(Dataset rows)
— start —
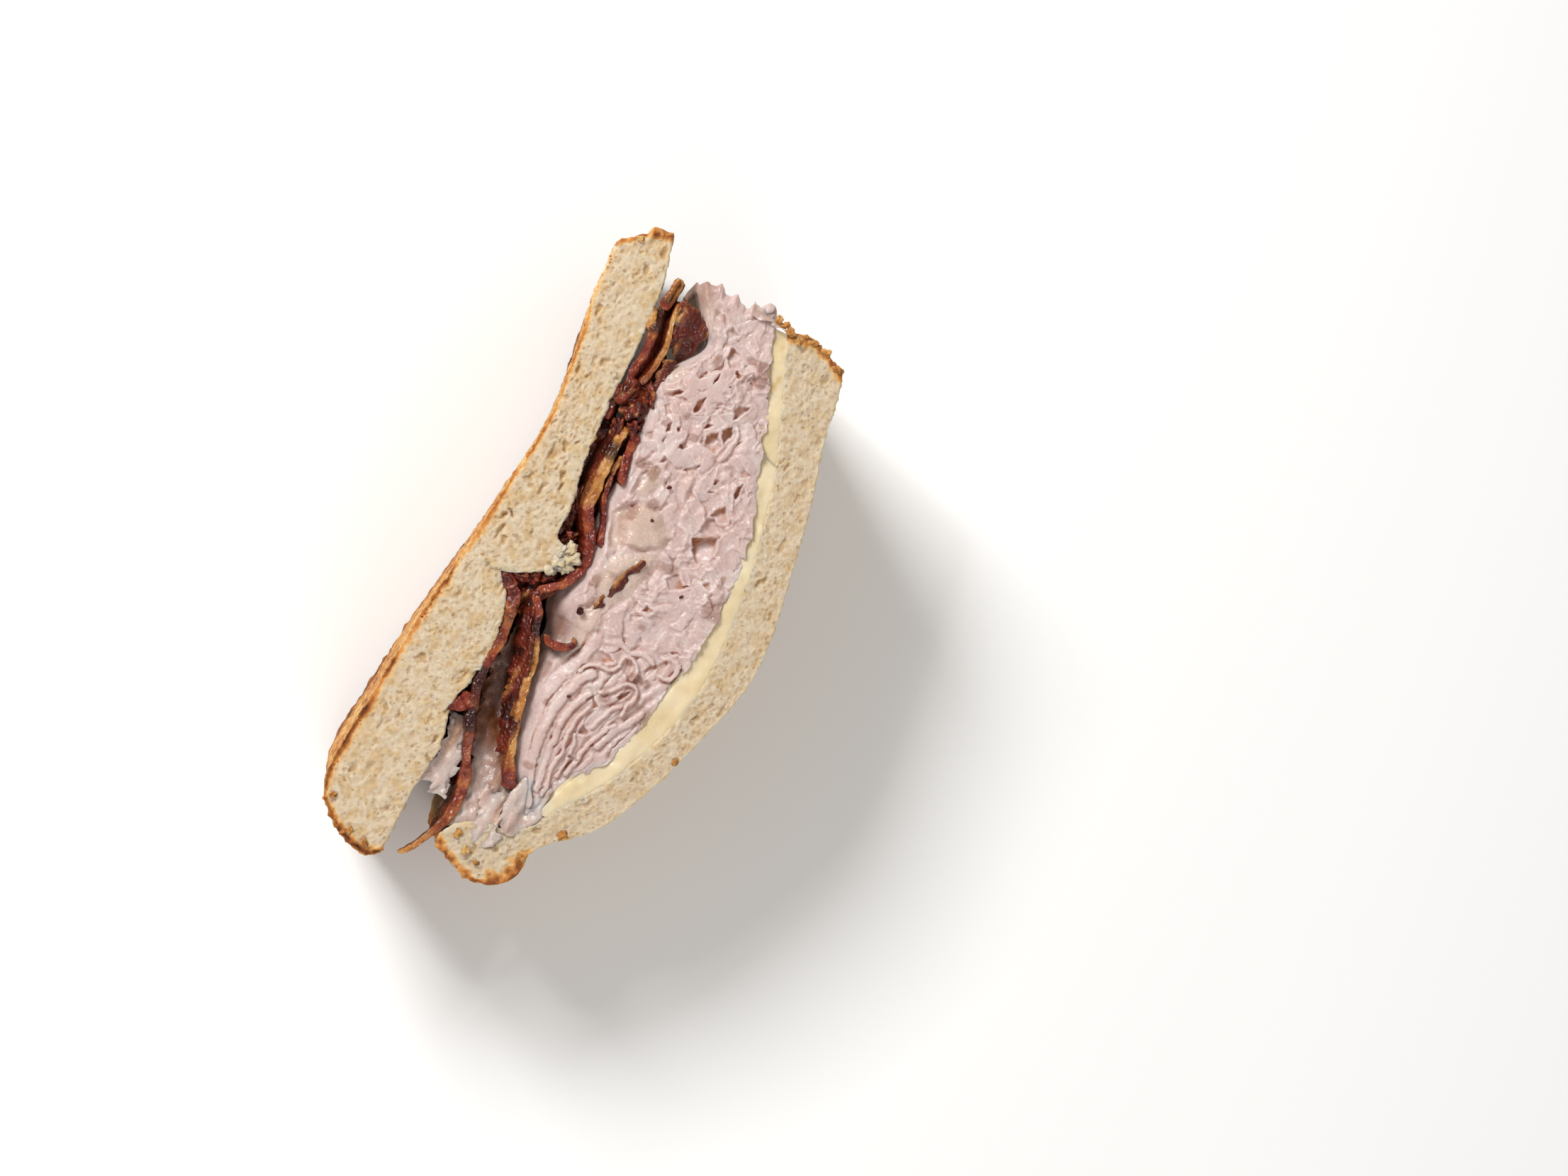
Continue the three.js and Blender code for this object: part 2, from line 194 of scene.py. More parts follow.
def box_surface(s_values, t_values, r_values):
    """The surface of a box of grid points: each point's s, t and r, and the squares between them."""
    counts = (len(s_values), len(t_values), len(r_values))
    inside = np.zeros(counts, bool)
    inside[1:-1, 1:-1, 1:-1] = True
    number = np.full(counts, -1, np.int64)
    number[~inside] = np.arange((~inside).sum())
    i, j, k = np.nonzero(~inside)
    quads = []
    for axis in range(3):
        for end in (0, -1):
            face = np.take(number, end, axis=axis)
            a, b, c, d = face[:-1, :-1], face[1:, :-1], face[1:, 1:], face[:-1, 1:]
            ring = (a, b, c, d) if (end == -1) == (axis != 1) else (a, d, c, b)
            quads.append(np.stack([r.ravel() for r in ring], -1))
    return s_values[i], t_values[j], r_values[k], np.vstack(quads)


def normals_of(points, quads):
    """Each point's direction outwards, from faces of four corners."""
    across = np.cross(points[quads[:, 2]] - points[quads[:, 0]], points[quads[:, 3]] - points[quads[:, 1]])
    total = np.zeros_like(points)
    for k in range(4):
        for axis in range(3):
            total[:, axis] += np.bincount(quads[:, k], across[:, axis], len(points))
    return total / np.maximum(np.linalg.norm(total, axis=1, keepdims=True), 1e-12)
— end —
— start —
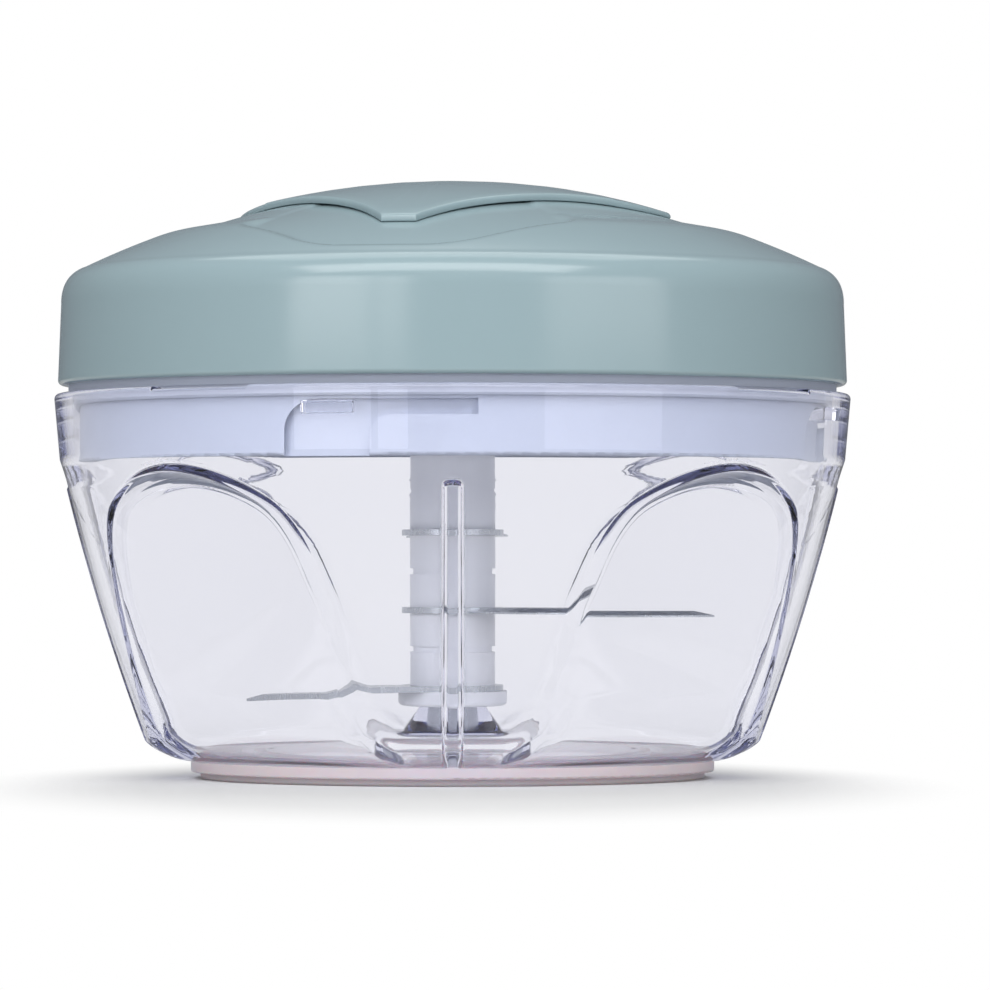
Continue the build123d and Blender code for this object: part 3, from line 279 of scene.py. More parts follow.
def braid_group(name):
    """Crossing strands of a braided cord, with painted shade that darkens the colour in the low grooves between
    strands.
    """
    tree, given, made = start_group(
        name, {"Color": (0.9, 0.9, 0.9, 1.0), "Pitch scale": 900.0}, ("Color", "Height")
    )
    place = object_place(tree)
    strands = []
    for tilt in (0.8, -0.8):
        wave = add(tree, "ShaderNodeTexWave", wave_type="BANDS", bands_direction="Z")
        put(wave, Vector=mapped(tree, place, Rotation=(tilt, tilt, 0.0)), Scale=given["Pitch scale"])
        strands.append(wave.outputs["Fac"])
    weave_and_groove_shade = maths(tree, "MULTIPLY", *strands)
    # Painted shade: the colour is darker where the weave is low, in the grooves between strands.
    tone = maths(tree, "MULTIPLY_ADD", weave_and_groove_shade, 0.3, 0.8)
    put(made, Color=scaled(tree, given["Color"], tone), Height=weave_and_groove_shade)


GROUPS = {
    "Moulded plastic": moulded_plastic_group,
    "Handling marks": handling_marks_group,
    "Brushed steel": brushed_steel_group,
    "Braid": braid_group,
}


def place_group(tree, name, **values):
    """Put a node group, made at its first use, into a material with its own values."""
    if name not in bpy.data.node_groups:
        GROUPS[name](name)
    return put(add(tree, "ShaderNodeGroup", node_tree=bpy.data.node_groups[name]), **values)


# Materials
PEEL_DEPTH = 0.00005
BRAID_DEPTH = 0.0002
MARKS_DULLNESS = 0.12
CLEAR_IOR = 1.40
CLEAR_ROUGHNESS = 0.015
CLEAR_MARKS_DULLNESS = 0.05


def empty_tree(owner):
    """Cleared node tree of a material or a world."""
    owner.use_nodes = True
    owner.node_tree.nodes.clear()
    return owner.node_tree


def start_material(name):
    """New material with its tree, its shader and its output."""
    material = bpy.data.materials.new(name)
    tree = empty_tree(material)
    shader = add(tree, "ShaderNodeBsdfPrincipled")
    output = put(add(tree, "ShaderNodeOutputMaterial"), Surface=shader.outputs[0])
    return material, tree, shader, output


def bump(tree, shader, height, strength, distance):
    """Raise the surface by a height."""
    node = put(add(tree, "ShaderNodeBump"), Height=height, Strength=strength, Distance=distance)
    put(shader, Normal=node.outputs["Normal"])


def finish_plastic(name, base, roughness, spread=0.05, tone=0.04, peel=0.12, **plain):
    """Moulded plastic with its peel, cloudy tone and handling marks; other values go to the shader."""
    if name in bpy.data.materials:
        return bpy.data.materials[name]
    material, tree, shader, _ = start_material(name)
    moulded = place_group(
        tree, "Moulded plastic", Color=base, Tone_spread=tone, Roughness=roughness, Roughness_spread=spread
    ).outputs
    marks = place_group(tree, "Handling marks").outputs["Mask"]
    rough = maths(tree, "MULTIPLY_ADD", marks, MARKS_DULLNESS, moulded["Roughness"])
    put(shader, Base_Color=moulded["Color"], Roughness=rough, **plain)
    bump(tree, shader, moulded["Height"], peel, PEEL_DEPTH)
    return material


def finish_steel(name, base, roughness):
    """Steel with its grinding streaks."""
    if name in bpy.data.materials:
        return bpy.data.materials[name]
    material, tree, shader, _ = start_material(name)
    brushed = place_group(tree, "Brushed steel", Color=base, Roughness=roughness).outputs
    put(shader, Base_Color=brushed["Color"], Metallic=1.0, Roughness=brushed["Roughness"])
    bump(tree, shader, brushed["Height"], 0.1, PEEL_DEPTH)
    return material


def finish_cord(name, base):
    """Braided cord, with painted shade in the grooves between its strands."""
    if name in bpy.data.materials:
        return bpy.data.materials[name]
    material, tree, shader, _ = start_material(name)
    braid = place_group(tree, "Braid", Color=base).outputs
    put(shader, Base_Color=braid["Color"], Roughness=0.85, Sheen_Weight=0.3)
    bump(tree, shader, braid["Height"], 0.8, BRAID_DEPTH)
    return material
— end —
— start —
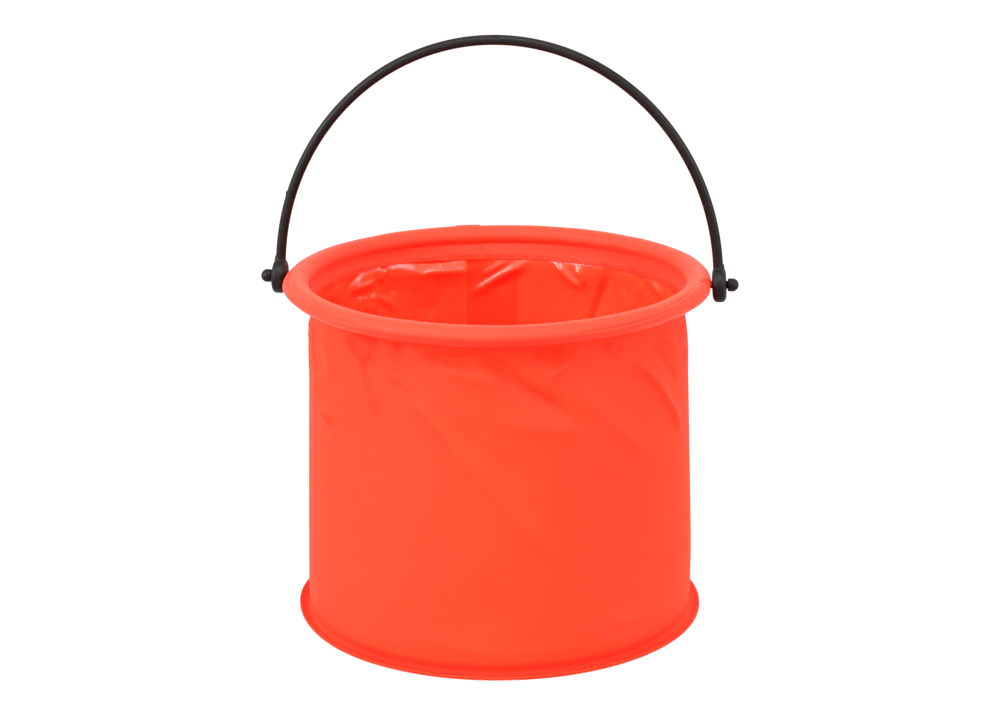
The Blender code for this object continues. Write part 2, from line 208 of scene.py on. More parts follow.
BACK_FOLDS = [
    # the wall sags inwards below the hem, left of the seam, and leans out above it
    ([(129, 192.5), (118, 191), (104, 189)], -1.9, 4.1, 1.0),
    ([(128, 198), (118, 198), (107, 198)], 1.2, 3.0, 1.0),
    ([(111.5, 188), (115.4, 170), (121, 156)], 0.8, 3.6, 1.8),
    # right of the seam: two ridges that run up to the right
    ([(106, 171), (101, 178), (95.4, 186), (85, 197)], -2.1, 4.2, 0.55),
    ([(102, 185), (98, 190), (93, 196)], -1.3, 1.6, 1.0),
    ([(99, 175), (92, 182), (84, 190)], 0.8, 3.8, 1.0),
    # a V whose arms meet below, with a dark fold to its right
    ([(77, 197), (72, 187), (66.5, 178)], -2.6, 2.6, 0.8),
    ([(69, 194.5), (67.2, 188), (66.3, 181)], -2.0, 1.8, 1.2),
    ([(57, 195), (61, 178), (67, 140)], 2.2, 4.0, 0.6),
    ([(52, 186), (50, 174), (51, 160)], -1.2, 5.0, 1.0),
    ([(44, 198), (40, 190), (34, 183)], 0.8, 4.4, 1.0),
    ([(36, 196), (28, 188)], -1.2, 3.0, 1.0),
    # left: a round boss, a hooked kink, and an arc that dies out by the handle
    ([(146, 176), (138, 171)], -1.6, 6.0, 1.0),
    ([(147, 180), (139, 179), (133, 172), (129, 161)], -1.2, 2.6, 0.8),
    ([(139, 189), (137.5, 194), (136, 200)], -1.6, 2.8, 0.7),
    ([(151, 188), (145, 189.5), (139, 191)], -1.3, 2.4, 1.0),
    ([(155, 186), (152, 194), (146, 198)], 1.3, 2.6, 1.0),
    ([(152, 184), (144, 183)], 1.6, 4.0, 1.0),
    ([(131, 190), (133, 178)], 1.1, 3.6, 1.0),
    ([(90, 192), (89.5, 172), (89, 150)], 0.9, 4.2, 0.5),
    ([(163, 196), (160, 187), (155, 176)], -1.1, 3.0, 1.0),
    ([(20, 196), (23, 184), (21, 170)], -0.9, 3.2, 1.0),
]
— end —
■ **Directions for this task**:
Reproduce the lines exactly, from the line that contains "Continue the three.js" through the line that contains "return s_values[i], t_values[j], r_values[k], np.vstack(quads)", and nothing more.

■ **Solved problem**:
Continue the three.js and Blender code for this object: part 2, from line 194 of scene.py. More parts follow.
def box_surface(s_values, t_values, r_values):
    """The surface of a box of grid points: each point's s, t and r, and the squares between them."""
    counts = (len(s_values), len(t_values), len(r_values))
    inside = np.zeros(counts, bool)
    inside[1:-1, 1:-1, 1:-1] = True
    number = np.full(counts, -1, np.int64)
    number[~inside] = np.arange((~inside).sum())
    i, j, k = np.nonzero(~inside)
    quads = []
    for axis in range(3):
        for end in (0, -1):
            face = np.take(number, end, axis=axis)
            a, b, c, d = face[:-1, :-1], face[1:, :-1], face[1:, 1:], face[:-1, 1:]
            ring = (a, b, c, d) if (end == -1) == (axis != 1) else (a, d, c, b)
            quads.append(np.stack([r.ravel() for r in ring], -1))
    return s_values[i], t_values[j], r_values[k], np.vstack(quads)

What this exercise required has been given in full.